Procedurally defaulted claims will not be entertained in federal court, unless the prisoner is able to show "cause" for his default, and that actual prejudice will result if his claims are procedurally barred. In order to satisfy the "cause" requirement to overcome a procedural default, a prisoner must show that some `external impediment' prevented him from exhausting his administrative remedies in a proper and timely manner.

Id. at *4 (citations omitted).

In the present case, Petitioner has failed to make any argument as to why he did not exhaust his administrative remedies in a timely fashion. In addition, Petitioner made no such argument in 2016 to the United States District Court for the Western District of Washington, at which time his time to pursue administrative remedies had already lapsed. See, Mitchell, No. 2:15-cv-1290-RAJ, Docket No. 27, p. 6 (W.D. Wa. 2016) ("Petitioner has offered no subsequent evidence or argument demonstrated that he was precluded from pursuing his administrative remedies. . . ."). Therefore, Petitioner has failed to show cause for his failure to timely exhaust the available administrative remedies, and his claims are procedurally barred.

In addition, Petitioner has failed to establish that actual prejudice will result if the claims brought in the present Petition are procedurally barred.
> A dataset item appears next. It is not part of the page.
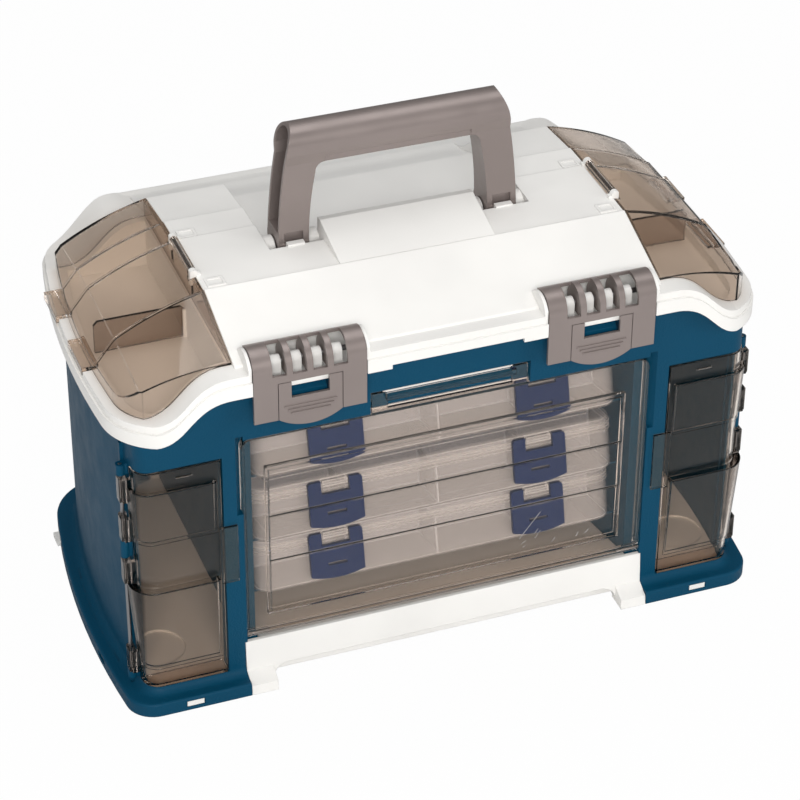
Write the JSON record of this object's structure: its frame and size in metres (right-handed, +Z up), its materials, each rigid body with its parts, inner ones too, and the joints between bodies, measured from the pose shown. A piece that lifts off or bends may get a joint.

Petitioner asserts that the acts of awarding his GCT and then taking it away while he was a pretrial detainee violated numerous statutes, regulations, and BOP policies. (Petition, [Docket No. 1], 6-8).

Contrary to Petitioner's contentions, the propriety of awarding GCT for time spent incarcerated prior to a criminal trial and the resulting potential for the loss of such GCT is wellestablished. See, 18 U.S.C. § 3624(b)(1); United States v. Warsame, 651 F.Supp.2d 978, 983 (D. Minn. 2009) (noting that the defendant should receive GCT "for the months that he has been held awaiting trial"). Moreover, the reduction of GCT earned by a pretrial or presentencing detainee for failure to comply with institutional rules has long been accepted by Federal Courts in jurisdictions across the country. See, e.g., Resnick v. Adams, 37 F.Supp.2d 1154, 1158 (C.D. Cal. 1999) ("[F]ederal pretrial detainees may be punished for prison misconduct by disallowing good time credit."); Herrera v. Holland, Civil No. 6:14-211-GFVT, 2015 WL 1059005, *2-3 (E.D. Ky. March 10, 2015) ("Just as [the defendant/petitioner] could earn good time credits as a federal pretrial detainee under [18 U.S.C.] § 3624(b), those credits were subject to forfeiture for noncompliance with institutional rules."); Fermin v. United States, No. 1:08CV0386, 2008 WL 1930308, *3 (N.D. Ohio April 29, 2008) ("[F]ederal presentence detainees may be punished for prison misconduct by disallowing good time credit."). In light of the widespread rejection of Petitioner's argument on the merits, Petitioner will suffer no prejudice by the barring of his claims as procedurally defaulted.

Accordingly, this Court recommends that the Petition for Writ of Habeas Corpus, [Docket No. 1], be denied, and that this action be dismissed with prejudice.3

III. CONCLUSION

A. Based on the foregoing, and all the files, records, and proceedings herein, IT IS HEREBY RECOMMENDED that: 1. The Petition for Writ of Habeas Corpus, [Docket No. 1], be DENIED; and 2. This action be DISMISSED with prejudice.

NOTICE

Filing Objections: This Report and Recommendation is not an order or judgment of the District Court and is therefore not appealable directly to the Eighth Circuit Court of Appeals.

Under Local Rule 72.2(b)(1), "A party may file and serve specific written objections to a magistrate judge's proposed findings and recommendation within 14 days after being served with a copy of the recommended disposition[.]" A party may respond to those objections within 14 days after being served a copy of the objections. LR 72.2(b)(2). All objections and responses must comply with the word or line limits set forth in LR 72.2(c).

FootNotes


1. Petitioner has filed additional documents with the Court, [Docket Nos. 19-23], which are largely duplicative of his earlier filings.
2. There is no indication in the record now before the Court as to why the Office of General Counsel considered Petitioner's administrative appeal on the merits despite its being filed October 19, 2016, over 13 months after the time to appeal period had expired.
3. See, Donnelly, 2012 WL 2357511, *6 & n.7 (dismissing habeas petition with prejudice because the claims therein were procedurally defaulted).